Given exercise: Check every line of the entries below for the word "More", and copy the ones that have it.

Data for processing:
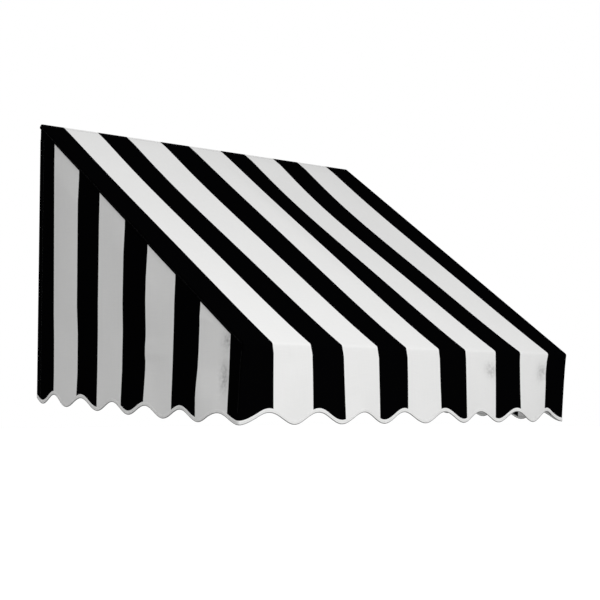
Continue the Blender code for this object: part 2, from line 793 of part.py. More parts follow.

...

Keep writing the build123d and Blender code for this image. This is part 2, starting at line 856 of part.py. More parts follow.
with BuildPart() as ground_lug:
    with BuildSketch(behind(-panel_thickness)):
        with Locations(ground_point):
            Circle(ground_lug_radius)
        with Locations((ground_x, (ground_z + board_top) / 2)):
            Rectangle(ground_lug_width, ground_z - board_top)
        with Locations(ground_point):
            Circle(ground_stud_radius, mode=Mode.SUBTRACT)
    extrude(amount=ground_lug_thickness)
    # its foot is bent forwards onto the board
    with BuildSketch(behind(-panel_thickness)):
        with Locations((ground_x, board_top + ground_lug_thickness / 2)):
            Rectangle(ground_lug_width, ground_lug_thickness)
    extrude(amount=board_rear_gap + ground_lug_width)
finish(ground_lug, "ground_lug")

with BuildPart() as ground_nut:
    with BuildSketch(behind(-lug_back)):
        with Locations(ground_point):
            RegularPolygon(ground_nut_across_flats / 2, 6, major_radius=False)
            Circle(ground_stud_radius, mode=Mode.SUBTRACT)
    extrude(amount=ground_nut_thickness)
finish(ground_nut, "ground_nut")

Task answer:
Continue the Blender code for this object: part 2, from line 793 of part.py. More parts follow.
Keep writing the build123d and Blender code for this image. This is part 2, starting at line 856 of part.py. More parts follow.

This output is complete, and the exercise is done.